Tone clashes and defanged stakes
Fans and critics alike complain that Gachiakuta regularly undercuts its own serious moments with out‑of‑place humor or spectacle. Discussions compare its tonal shifts to “Marvel‑style” quips shoved into scenes that should highlight the horror of the Abyss or the cruelty of the class system, which makes earlier tragedy and brutality feel like empty dressing instead of a consistent atmosphere.

Several reviews argue that the intense premise of execution, exile to a lethal trash world, and monsters born from hatred gets blunted quickly by rapid power‑ups and familiar shonen battle rhythms. Once Rudo and other Givers start stacking Jinki feats, the life‑or‑death tension set up in episode 1 feels disconnected from the relatively safe, formulaic progression of later conflicts, so early threats retroactively read as hollow.
Let us break down things a bit more, plots and scenes, from fans...
Amo arc: trauma, agency, and logic gaps
Fans are split between calling Amo’s storyline powerful and calling it exploitative and incoherent, but even defenders admit the execution is messy. Long threads argue that Amo is built entirely around grooming and sexual abuse, yet she spends most of her arc as a tool to test or torment the Cleaners, with little agency or growth, so her trauma is used to move the plot while her psychology is barely followed through.

Viewers complain about unclear mechanics and motivations: how exactly her hypnosis/possession works, why the Cleaners keep making obviously unsafe choices around her, and how she suddenly shifts from lethal threat to “tragic victim” without a real transition, which reads like the script bending characters to fit a shock backstory.
Canvas Town and spellcaster material
Canvas Town is often described as “important but bloated,” and the way information is dumped there makes earlier worldbuilding feel retroactively nonsensical.

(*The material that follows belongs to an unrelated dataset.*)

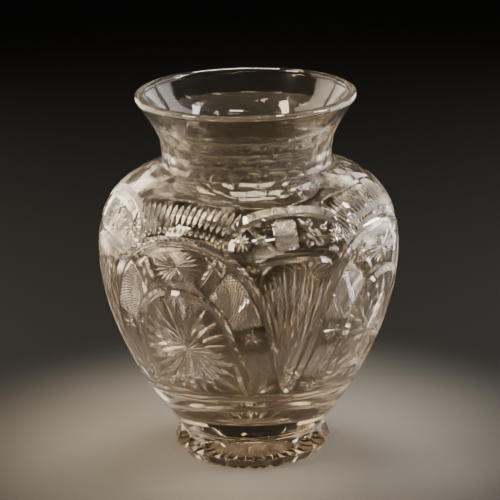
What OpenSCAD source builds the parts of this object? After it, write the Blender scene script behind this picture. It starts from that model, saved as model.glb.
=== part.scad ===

Commenters point out that the spellcaster role, the Angels, and Canvas Town’s politics are introduced very late and very fast, explaining core mechanics and lore that should have anchored earlier arcs; this makes previous stakes and power structures look poorly thought out rather than cleverly foreshadowed.
Even fans who like the arc say it goes on too long for what it accomplishes; multiple side interactions are set up with implication of future payoff and then dropped or sidelined, so the narrative weight placed on Canvas Town doesn’t match what those characters and rules actually change later.
Raiders Trap / early Cleaner–Vandal arcs
The early dungeon‑style arcs are where some viewers first start calling the story “cool but dumb,” because the spectacle ignores previously stated limits.
Reactions note that Rudo’s rapid power‑ups, new Jinki applications, and big finishers arrive with almost no training or cost shown on page; when enemies and traps are solved by sudden new uses of powers, earlier tension feels fake in hindsight.

Several breakdowns of the Raiders Trap arc highlight how enemy tactics, building layouts, and escape routes change as needed for drama rather than matching the earlier map and setup, so it feels like the author is redrawing the maze to keep fights going.
Lady of Penta / Trash Storm and late‑series stakes
Later arcs escalate the destruction and politics, but some fans feel the show’s own events contradict how dangerous the world is supposed to be.
In the Lady of Penta and Trash Storm material, entire buildings and districts are torn apart while main characters walk out with minimal permanent consequences, which clashes with early “fall into the Abyss and you die” framing and makes deaths and injuries around them feel selective.

Episode‑discussion threads around the post‑Amo episodes mention specific “make that make sense” moments like sudden new weapons (e.g., Riyo with a gun) or off‑screen strategizing that instantly solves problems, giving the impression that critical connective scenes were never properly written.
Structural problems fans call “plot holes”
Beyond individual scenes, a segment of the community describes the entire series structure as a collage of cool ideas that never fully click into a coherent plan. The combination of murky Jinki rules, vague faction agendas, and delayed revelations about the true main villain or central conflict leads some viewers to conclude that the story is being made up arc‑by‑arc rather than following a clear roadmap.
One widely shared negative review flat‑out brands Gachiakuta “just another shōnen fight anime for angry kids,” citing “plot holes, an unconvincing love story, and sloppy writing” that borrow tropes from series like Naruto, My Hero Academia, and D.Gray‑man without resolving contradictions in politics, power balance, or character histories. Between that kind of professional skepticism and threads from disappointed fans who call whole arcs “wasted time,” the dominant critical narrative in these spaces is that Gachiakuta’s style and concepts are strong, but its structural weaknesses are large and frequent enough that they read as too many plot holes rather than isolated rough patches.
And the numbers seem to reflect that perception. The manga didn’t make the top 50 best‑selling manga series or the top 50 best‑selling manga volumes for 2024–25, even after the release of its anime adaptation on July 6, 2025. The anime is close to finishing its run—or done by the time some of you read this—and yet the manga, serialized since February 2022 with 157 chapters and 16 volumes, still hasn’t gained much traction among Japanese fans. Many expected a Demon Slayer Episode 19‑style explosion in popularity to boost sales, but that never came. Dandadan, Sakamoto Days, and The Fragrant Flower Blooms With Dignity all experienced surges after their anime launches, but Gachiakuta didn’t share the same fate. So why aren’t Japanese fans connecting with this series?
Perhaps the structural problems and narrative inconsistencies discussed throughout this review are more than just nitpicks—they may be the very cracks keeping Gachiakuta from greatness.